[Set exercise] Exactly the lines from the opening of the records through the line containing "g.lay(crest, top *" should be copied, with both included.

[Modeling code records]
_ _ _

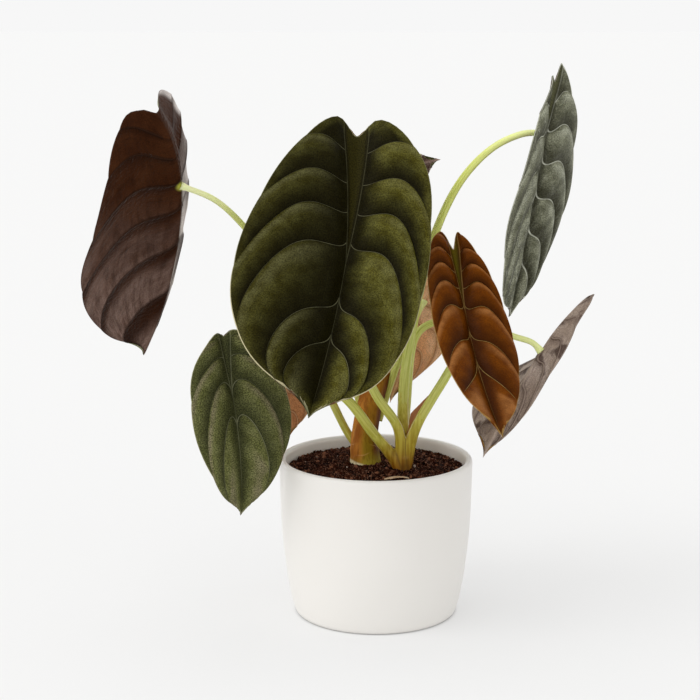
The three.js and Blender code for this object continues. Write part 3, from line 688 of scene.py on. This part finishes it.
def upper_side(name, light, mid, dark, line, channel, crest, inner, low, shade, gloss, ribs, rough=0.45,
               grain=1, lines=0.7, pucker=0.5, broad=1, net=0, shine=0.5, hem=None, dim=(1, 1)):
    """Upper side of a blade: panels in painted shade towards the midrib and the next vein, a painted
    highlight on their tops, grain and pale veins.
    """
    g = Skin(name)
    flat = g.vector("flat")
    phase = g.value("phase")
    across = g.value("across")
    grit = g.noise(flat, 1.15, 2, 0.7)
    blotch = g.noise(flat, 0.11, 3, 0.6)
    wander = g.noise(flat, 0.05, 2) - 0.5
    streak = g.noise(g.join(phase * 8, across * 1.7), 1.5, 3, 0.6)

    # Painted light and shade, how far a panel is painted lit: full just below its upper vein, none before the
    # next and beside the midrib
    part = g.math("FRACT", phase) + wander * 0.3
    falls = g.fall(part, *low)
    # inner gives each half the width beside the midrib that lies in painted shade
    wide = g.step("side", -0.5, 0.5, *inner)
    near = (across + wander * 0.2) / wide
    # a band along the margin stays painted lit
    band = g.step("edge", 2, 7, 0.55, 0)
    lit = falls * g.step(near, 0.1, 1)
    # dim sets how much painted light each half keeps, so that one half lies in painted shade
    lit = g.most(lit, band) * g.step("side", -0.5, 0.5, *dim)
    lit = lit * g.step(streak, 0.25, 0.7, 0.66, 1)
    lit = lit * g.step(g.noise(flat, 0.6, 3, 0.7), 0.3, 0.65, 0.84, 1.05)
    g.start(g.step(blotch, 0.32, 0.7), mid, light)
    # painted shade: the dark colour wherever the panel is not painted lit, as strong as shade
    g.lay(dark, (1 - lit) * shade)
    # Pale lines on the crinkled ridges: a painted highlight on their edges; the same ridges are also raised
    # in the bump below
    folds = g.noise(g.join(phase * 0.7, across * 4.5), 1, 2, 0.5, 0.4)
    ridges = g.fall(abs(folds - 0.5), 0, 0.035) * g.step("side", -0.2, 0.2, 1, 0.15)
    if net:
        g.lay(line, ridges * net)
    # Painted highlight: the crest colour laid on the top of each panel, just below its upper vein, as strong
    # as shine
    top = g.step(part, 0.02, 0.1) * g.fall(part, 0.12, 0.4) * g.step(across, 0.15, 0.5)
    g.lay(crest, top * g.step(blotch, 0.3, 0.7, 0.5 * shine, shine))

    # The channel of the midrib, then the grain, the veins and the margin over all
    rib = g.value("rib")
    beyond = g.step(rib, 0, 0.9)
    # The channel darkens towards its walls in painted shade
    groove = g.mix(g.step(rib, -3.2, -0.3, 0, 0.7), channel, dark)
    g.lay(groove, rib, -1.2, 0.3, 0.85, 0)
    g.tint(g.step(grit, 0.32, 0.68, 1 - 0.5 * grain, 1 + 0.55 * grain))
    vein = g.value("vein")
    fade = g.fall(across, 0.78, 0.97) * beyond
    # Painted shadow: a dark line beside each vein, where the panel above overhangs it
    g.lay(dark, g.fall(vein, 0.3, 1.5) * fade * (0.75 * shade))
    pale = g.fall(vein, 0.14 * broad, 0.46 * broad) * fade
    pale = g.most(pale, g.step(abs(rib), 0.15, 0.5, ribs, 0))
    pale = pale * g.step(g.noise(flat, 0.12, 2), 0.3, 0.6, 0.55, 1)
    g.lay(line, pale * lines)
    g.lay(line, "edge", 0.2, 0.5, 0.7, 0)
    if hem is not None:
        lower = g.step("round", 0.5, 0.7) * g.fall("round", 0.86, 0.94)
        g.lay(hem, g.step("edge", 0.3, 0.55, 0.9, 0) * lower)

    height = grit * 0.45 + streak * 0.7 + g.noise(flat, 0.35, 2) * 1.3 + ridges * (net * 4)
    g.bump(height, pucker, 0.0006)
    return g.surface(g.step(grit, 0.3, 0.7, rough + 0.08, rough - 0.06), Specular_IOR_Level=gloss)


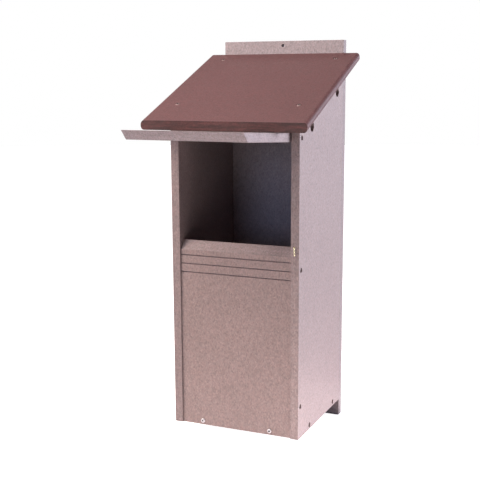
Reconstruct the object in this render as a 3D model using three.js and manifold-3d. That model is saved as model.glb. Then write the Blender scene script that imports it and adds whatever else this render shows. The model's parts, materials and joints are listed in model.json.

_ _ _

[Answer for this exercise]
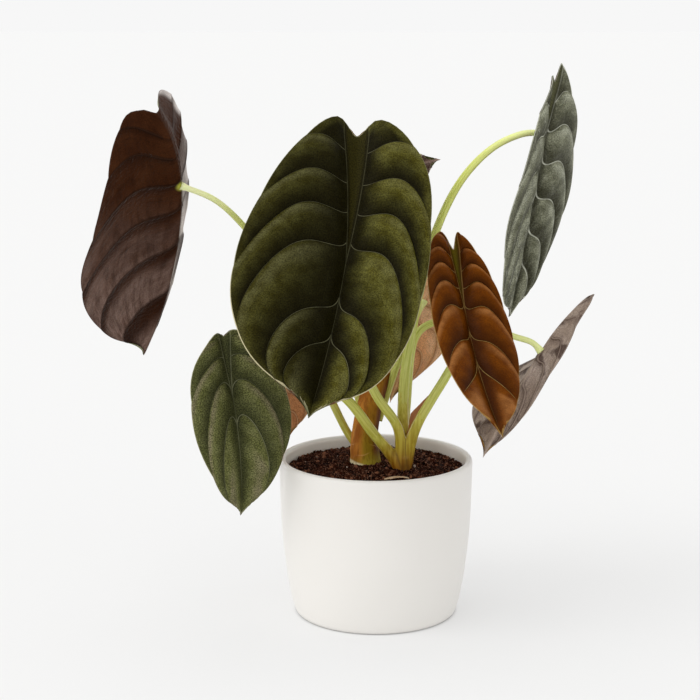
The three.js and Blender code for this object continues. Write part 3, from line 688 of scene.py on. This part finishes it.
def upper_side(name, light, mid, dark, line, channel, crest, inner, low, shade, gloss, ribs, rough=0.45,
               grain=1, lines=0.7, pucker=0.5, broad=1, net=0, shine=0.5, hem=None, dim=(1, 1)):
    """Upper side of a blade: panels in painted shade towards the midrib and the next vein, a painted
    highlight on their tops, grain and pale veins.
    """
    g = Skin(name)
    flat = g.vector("flat")
    phase = g.value("phase")
    across = g.value("across")
    grit = g.noise(flat, 1.15, 2, 0.7)
    blotch = g.noise(flat, 0.11, 3, 0.6)
    wander = g.noise(flat, 0.05, 2) - 0.5
    streak = g.noise(g.join(phase * 8, across * 1.7), 1.5, 3, 0.6)

    # Painted light and shade, how far a panel is painted lit: full just below its upper vein, none before the
    # next and beside the midrib
    part = g.math("FRACT", phase) + wander * 0.3
    falls = g.fall(part, *low)
    # inner gives each half the width beside the midrib that lies in painted shade
    wide = g.step("side", -0.5, 0.5, *inner)
    near = (across + wander * 0.2) / wide
    # a band along the margin stays painted lit
    band = g.step("edge", 2, 7, 0.55, 0)
    lit = falls * g.step(near, 0.1, 1)
    # dim sets how much painted light each half keeps, so that one half lies in painted shade
    lit = g.most(lit, band) * g.step("side", -0.5, 0.5, *dim)
    lit = lit * g.step(streak, 0.25, 0.7, 0.66, 1)
    lit = lit * g.step(g.noise(flat, 0.6, 3, 0.7), 0.3, 0.65, 0.84, 1.05)
    g.start(g.step(blotch, 0.32, 0.7), mid, light)
    # painted shade: the dark colour wherever the panel is not painted lit, as strong as shade
    g.lay(dark, (1 - lit) * shade)
    # Pale lines on the crinkled ridges: a painted highlight on their edges; the same ridges are also raised
    # in the bump below
    folds = g.noise(g.join(phase * 0.7, across * 4.5), 1, 2, 0.5, 0.4)
    ridges = g.fall(abs(folds - 0.5), 0, 0.035) * g.step("side", -0.2, 0.2, 1, 0.15)
    if net:
        g.lay(line, ridges * net)
    # Painted highlight: the crest colour laid on the top of each panel, just below its upper vein, as strong
    # as shine
    top = g.step(part, 0.02, 0.1) * g.fall(part, 0.12, 0.4) * g.step(across, 0.15, 0.5)
    g.lay(crest, top * g.step(blotch, 0.3, 0.7, 0.5 * shine, shine))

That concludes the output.